We headed west. Freja had been separated for two years, divorced for six months. ‘The usual story. It hardly bears repetition. He had an affair, and then I had a silly affair to punish him for his affair, and then he had another affair, like some ridiculous poker game. Except that he fell in love with his lover and I did not. To begin with it was awful, a catastrophe. Chaotic and shocking and sad. We had built this business together — we were in the same surgery every day — and all through the day there would be arguments and rows and accusations. Believe me, no one wants to see their dentist cry, not while they’re working. Can you imagine? Tears plopping into your mouth while this hysterical woman is wielding a drill. And of course the children were so furious with us both.’

‘How many children?’

‘Two, both girls. But they had already left home for university, so perhaps things could have been worse.’
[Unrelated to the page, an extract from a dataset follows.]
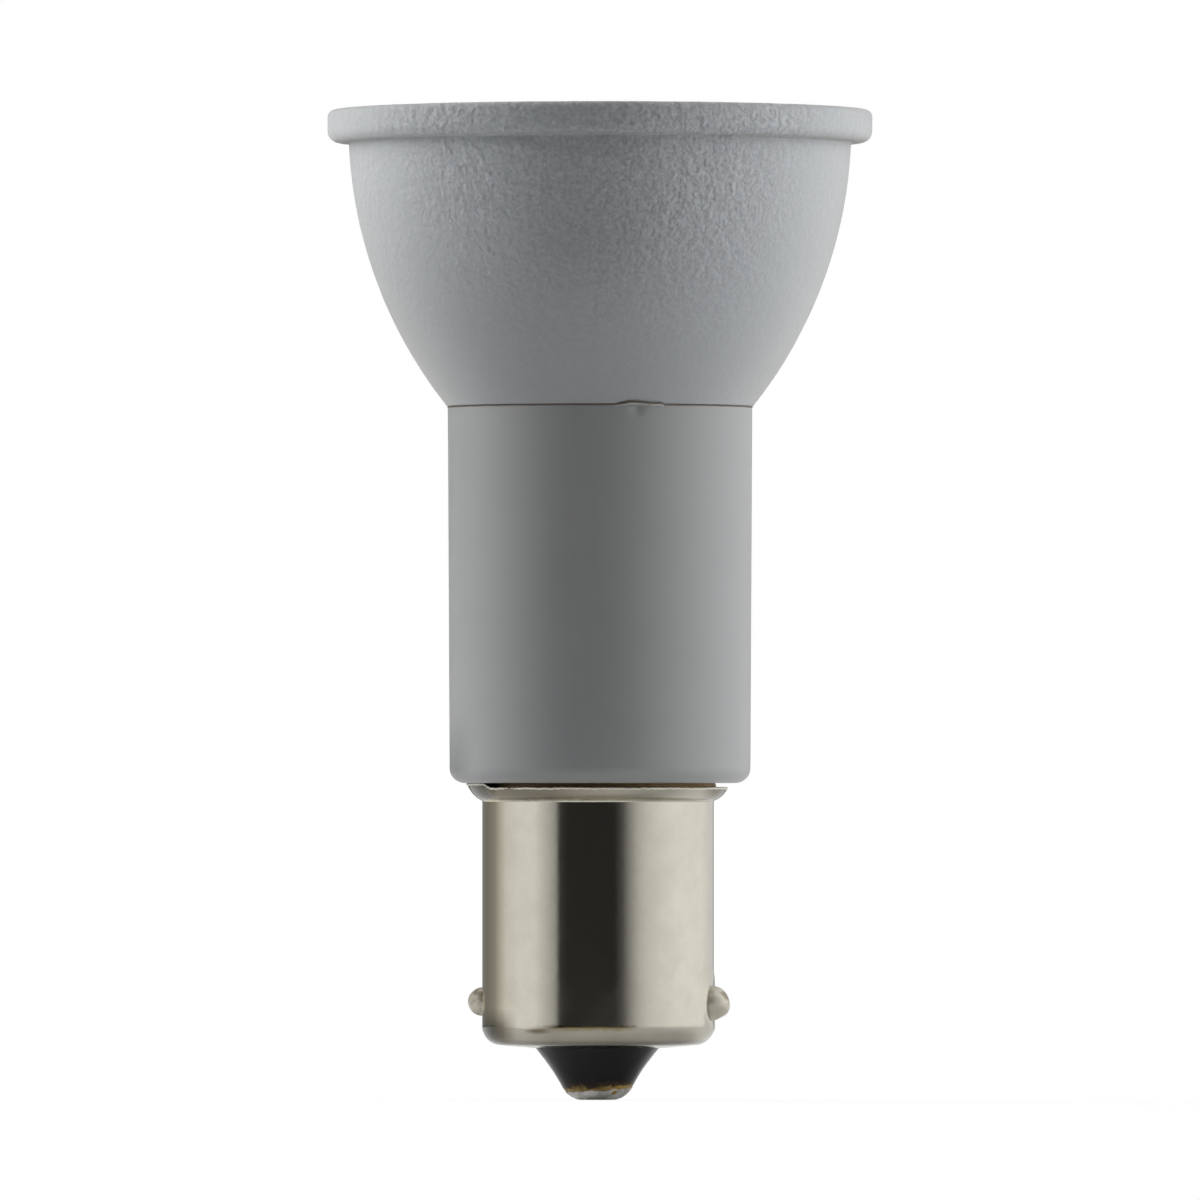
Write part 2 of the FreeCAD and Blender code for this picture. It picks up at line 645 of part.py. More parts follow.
def make_lens():
    """Collimator lens that hangs by its flange on the bell's ledge, and the ring over the flange."""
    lens = new_body("front_lens")
    foot = f"{LED_TOP} + lens_gap"
    opening = f"{SEAT} - ring_width"
    face = f"{opening} - lens_play"
    flange = f"{SEAT} - lens_play"
    flange_top = f"{LEDGE} + flange_thickness"
    shoulder = f"{CAVITY_MOUTH} - lens_play"
    recess_top = f"{foot} + recess_depth"
    face_edge = f"{flange_top} + lens_face_rise"
    revolve(lens, [
        ("0", f"{recess_top} - recess_dome",
         "(recess_dome ^ 2 + (recess_top_dia / 2) ^ 2) / (2 * recess_dome)"),
        ("recess_top_dia / 2", recess_top),
        ("recess_dia / 2", foot),
        ("lens_foot_dia / 2", foot, "lens_side_radius"),
        (shoulder, LEDGE),
        (flange, LEDGE),
        (flange, flange_top),
        (face, flange_top),
        (face, face_edge, f"(lens_crown ^ 2 + ({face}) ^ 2) / (2 * lens_crown)"),
        ("0", f"{face_edge} + lens_crown"),
    ])
    place(lens, height=JOINT)

    ring = new_body("lens_ring")
    ring_top = f"{flange_top} + ring_height"
    outside = f"{SEAT} - fit_clearance"
    revolve(ring, [
        (opening, flange_top),
        (outside, flange_top),
        (outside, ring_top),
        (f"{opening} + ring_edge_radius", ring_top, "ring_edge_radius"),
        (opening, f"{ring_top} - ring_edge_radius"),
    ])
    place(ring, height=JOINT)


def board_face(side):
    """Depth of the driver board's front or back face."""
    return "-driver_thickness / 2" if side == "front" else "driver_thickness / 2"


def make_chip(name, kind, across, low, side, legs):
    """Moulded part that lies on the driver board, with flat legs at its two ends."""
    tall, wide, thick = f"{kind}_length", f"{kind}_width", f"{kind}_height"
    chip = new_body(name)
    block = outline(chip, "Block", box_corners(f"-{wide} / 2", "0", f"{wide} / 2", tall), "XY_Plane",
                    lift="leg_thickness / 2")
    pad(chip, block, f"{thick} - leg_thickness / 2", taper="-mould_draft")
    for number in range(legs):
        middle = f"{wide} * {2 * number + 1 - legs} / {2 * legs}"
        leg = outline(chip, f"Leg{number}", box_corners(
            f"{middle} - leg_width / 2", "-leg_reach",
            f"{middle} + leg_width / 2", f"{tall} + leg_reach"), "XY_Plane")
        pad(chip, leg, "leg_thickness")
    turn = "90" if side == "front" else "-90"
    height = f"{DRIVER_FOOT} + {low}" if side == "front" else f"{DRIVER_FOOT} + {low} + {tall}"
    place(chip, across, board_face(side), height, Vector(1, 0, 0), turn)


def make_ceramics():
    """The small ceramic parts of the driver board, as one sub-part."""
    second_row = f"{FIRST_ROW} + ceramic_length + part_spacing"
    above_chip = f"{FIRST_ROW} + chip_length + 2 * leg_reach + part_spacing"
    above_diode = f"{FIRST_ROW} + diode_length + 2 * leg_reach + part_spacing"
    places = [
        (FRONT_STRIP, FIRST_ROW, "front"),
        (FRONT_STRIP, second_row, "front"),
        (f"-{FRONT_STRIP}", FIRST_ROW, "front"),
        (f"-{FRONT_STRIP}", second_row, "front"),
        (f"-{BACK_STRIP}", above_chip, "back"),
        (BACK_STRIP, above_diode, "back"),
    ]
    members = []
    for number, (across, low, side) in enumerate(places, 1):
        part = primitive("Part::Box", f"ceramic_part_{number}", Length="ceramic_width",
                         Width="ceramic_height", Height="ceramic_length")
        depth = board_face(side) if side == "back" else f"{board_face(side)} - ceramic_height"
        place(part, f"{across} - ceramic_width / 2", depth, f"{DRIVER_FOOT} + {low}")
        members.append(part)
    group("chip_parts", members)


def make_driver():
    """Driver board between the sleeve's guides, and everything soldered to it."""
    board = new_body("driver_board")
    half = f"{DRIVER_WIDTH} / 2"
    rim = outline(board, "Edge", box_corners(f"-{half}", "-driver_thickness / 2", half,
                                             "driver_thickness / 2"), "XY_Plane")
    pad(board, rim, DRIVER_LENGTH)
    place(board, height=DRIVER_FOOT)

    core = new_body("inductor_core")
    flange = "inductor_dia / 2"
    waist = "inductor_waist_dia / 2"
    upper_flange = "inductor_height - inductor_flange"
    revolve(core, [
        ("0", "0"),
        (flange, "0"),
        (flange, "inductor_flange"),
        (waist, "inductor_flange"),
        (waist, upper_flange),
        (flange, upper_flange),
        (flange, "inductor_height"),
        ("0", "inductor_height"),
    ])
    winding = new_body("inductor_winding")
    revolve(winding, [
        (waist, "inductor_flange"),
        ("winding_dia / 2", "inductor_flange"),
        ("winding_dia / 2", upper_flange),
        (waist, upper_flange),
    ])
    for piece in (core, winding):
        place(piece, "0", board_face("front"), f"{DRIVER_FOOT} + inductor_rise + {flange}",
              Vector(1, 0, 0), "90")

    capacitor = new_body("capacitor")
    can = "capacitor_dia / 2"
    groove_low = "capacitor_length - 5 * capacitor_groove"
    groove_high = "capacitor_length - 3 * capacitor_groove"
    groove_bottom = f"{can} - capacitor_groove"
    revolve(capacitor, [
        ("0", "0"),
        (f"{can} - capacitor_edge_radius", "0", "capacitor_edge_radius"),
        (can, "capacitor_edge_radius"),
        (can, groove_low, "-capacitor_groove"),
        (groove_bottom, f"({groove_low} + {groove_high}) / 2", "-capacitor_groove"),
        (can, groove_high),
        (can, "capacitor_length"),
        ("0", "capacitor_length"),
    ])
    place(capacitor, "0", f"{board_face('back')} + {can}", f"{DRIVER_FOOT} + {FIRST_ROW}")

    above_inductor = "inductor_rise + inductor_dia + part_spacing + leg_reach"
    make_chip("bridge_rectifier", "bridge", "0", above_inductor, "front", legs=2)
    above_row = f"{FIRST_ROW} + leg_reach"
    make_chip("driver_chip", "chip", f"-{BACK_STRIP}", above_row, "back", legs=3)
    make_chip("rectifier_diode", "diode", BACK_STRIP, above_row, "back", legs=1)
    make_ceramics()


def make_lead(name, route, across, depth, height, turn="0"):
    """Insulated wire along the route, which starts at the body's origin and runs up or down from it."""
    lead = new_body(name)
    path = outline(lead, "Route", route, closed=False)
    section = circles(lead, "Section", [("0", "0")], "wire_dia / 2")
    wire = lead.newObject("PartDesign::AdditivePipe", "Wire")
    wire.Profile = section
    wire.Spine = (path, [f"Edge{number}" for number in range(1, len(route))])
    DOC.recompute()
    place(lead, across, depth, height, turn=turn)


def make_leads():
    """Two leads from the driver board up to the LED board, and two down to the cap."""
    start = f"{DRIVER_FOOT} + {DRIVER_LENGTH} - lead_overlap"
    board_top = f"{JOINT} + {LED_BOARD_TOP} - ({start})"
    hook_start = f"{board_top} + lead_rise"
    hook = [
        ("0", "0"),
        ("0", hook_start, "-lead_hook_radius"),
        ("lead_hook_radius", f"{hook_start} + lead_hook_radius", "-lead_hook_radius"),
        ("2 * lead_hook_radius", hook_start),
        ("2 * lead_hook_radius", board_top),
    ]
    front = f"-{WIRE_OFFSET}"
    make_lead("led_lead_positive", hook, LED_LEAD, front, start)
    make_lead("led_lead_negative", hook, f"-{LED_LEAD}", front, start, "180")

    tap = f"{DRIVER_FOOT} + tap_overlap"
    jog_top = "-(tap_overlap + jog_start)"
    jog_radius = f"(jog_height ^ 2 + {WIRE_OFFSET} ^ 2) / (4 * {WIRE_OFFSET})"
    wire_end = "contact_height - eyelet_flange_thickness"
    make_lead("centre_lead", [
        ("0", "0"),
        ("0", jog_top, f"-{jog_radius}"),
        (f"-{WIRE_OFFSET} / 2", f"{jog_top} - jog_height / 2", jog_radius),
        (f"-{WIRE_OFFSET}", f"{jog_top} - jog_height"),
        (f"-{WIRE_OFFSET}", f"{wire_end} - ({tap})"),
    ], "0", WIRE_OFFSET, tap, "90")

    side_end = f"{NECK_FOOT} - spigot_length - side_lead_drop"
    bend_top = f"{side_end} + side_lead_bend_radius - ({tap})"
    reach = f"{SHELL_BORE} - side_lead_end_gap - {SIDE_LEAD}"
    make_lead("side_lead", [
        ("0", "0"),
        ("0", bend_top, "side_lead_bend_radius"),
        ("side_lead_bend_radius", f"{side_end} - ({tap})"),
        (reach, f"{side_end} - ({tap})"),
    ], SIDE_LEAD, front, tap)
    make_side_solder(side_end)


def make_side_solder(height):
    """Solder bead on the shell's inner wall, round the end of the side lead."""
    bead = primitive("Part::Sphere", "bead", Radius="side_solder_dia / 2")
    place(bead, SHELL_BORE, f"-{WIRE_OFFSET}", height)
    bore = primitive("Part::Cylinder", "shell_bore", Radius=SHELL_BORE, Height="side_solder_dia")
    place(bore, height=f"{height} - side_solder_dia / 2")
    wire = primitive("Part::Cylinder", "wire_end", Radius="wire_dia / 2",
                     Height=f"{SHELL_BORE} - side_lead_end_gap - {SIDE_LEAD}")
    place(wire, SIDE_LEAD, f"-{WIRE_OFFSET}", height, Vector(0, 1, 0), "90")
    inside = DOC.addObject("Part::Common", "bead_inside_shell")
    inside.Base, inside.Tool = bead, bore
    solder = DOC.addObject("Part::Cut", "side_solder")
    solder.Base, solder.Tool = inside, wire
    solder.Label = "side_solder"
    SUBPARTS.append(solder)


def write_parts():
    """Check every object and write each sub-part's shape to its own file."""
    DOC.recompute()
    failed = [thing.Label for thing in DOC.Objects if {"Invalid", "Error"} & set(thing.State)]
    if failed:
        raise RuntimeError(f"objects that failed: {failed}")
    os.makedirs("parts", exist_ok=True)
    for part in SUBPARTS:
        if part.Shape.isNull() or not part.Shape.isValid() or not part.Shape.Solids:
            raise RuntimeError(f"{part.Label} has no valid solid")
        part.Shape.exportStep(f"parts/{part.Label}.step")


def main():
    """Build the lamp from its contact up to its lens."""
    fill_sheet()
    make_contact()
    make_shell()
    make_pins()
    make_sleeve()
    lead_centres = make_bell()
    make_led(lead_centres)
    make_lens()
    make_driver()
    make_leads()
    write_parts()


main()
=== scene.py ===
import math

import bpy
from bpy.props import FloatProperty, FloatVectorProperty, PointerProperty
from bpy.types import Operator, Panel, PropertyGroup
from mathutils import Matrix, Vector, noise


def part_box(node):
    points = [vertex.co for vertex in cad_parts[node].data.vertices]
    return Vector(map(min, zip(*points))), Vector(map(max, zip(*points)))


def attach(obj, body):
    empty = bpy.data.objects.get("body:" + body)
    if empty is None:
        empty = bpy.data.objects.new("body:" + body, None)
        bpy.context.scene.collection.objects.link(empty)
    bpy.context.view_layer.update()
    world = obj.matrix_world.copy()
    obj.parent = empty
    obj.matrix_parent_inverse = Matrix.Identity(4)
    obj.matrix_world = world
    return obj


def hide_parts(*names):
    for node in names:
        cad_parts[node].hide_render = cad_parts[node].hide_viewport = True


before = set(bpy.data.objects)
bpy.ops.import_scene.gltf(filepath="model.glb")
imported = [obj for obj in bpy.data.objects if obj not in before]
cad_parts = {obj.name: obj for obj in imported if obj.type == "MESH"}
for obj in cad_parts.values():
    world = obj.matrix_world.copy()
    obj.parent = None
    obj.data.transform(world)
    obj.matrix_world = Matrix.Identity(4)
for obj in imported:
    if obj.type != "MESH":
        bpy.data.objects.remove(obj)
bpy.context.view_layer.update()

bl_info = {
    "name": "Reflector bulb",
    "version": (1, 0, 0),
    "blender": (4, 5, 0),
    "location": "3D View > Sidebar > Reflector bulb",
    "description": "Dresses the packed reflector bulb with its pieces, finishes and studio",
    "category": "Object",
}

MM = 0.001
SHARP_EDGE = math.radians(35)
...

‘And do you think that was a factor in the break-up?’ I said, adopting a casual tone.

‘That they’d left home?’

‘And that your work was somehow … complete?’

Freja shrugged. ‘For him, perhaps. Not for me. I loved our family, I was proud of us; it never occurred to me to think of it as work. My husband used to send me crazy, of course, but that was beside the point. The point was we were married and we would be together until we died.’ She was silent for a moment. ‘So it was awful to begin with, screaming and shouting and tears, and the girls went a little off the rails. But then you’re lying in the wreckage — to continue the metaphor — you’re lying in the wreckage and you reach down and feel for your legs, they’re still there, and both your arms and your skull is in one piece. You can see and hear and realise you can still stand up. And that’s what you do. You stand up and you catch your breath and you stagger away. I’m talking a lot. It is because I have said nothing but “grazie” and “a table for one” for the last three weeks.’

‘I don’t mind. Really.’

We were out of the dark alleys now, into Campo San Barnaba, the church front bright and elegant and unadorned.

‘I haven’t seen this square. I like it a lot,’ said Freja, and as her tour guide I felt rather proud.

‘You must see this,’ I said, the expert once again. On the bridge at the far side of the square, four white marble footprints were inlaid deep into the stonework. ‘It’s a fighting bridge. If you had a dispute with someone, you settled it here. A sort of public boxing ring. The footprints were where the fight started.’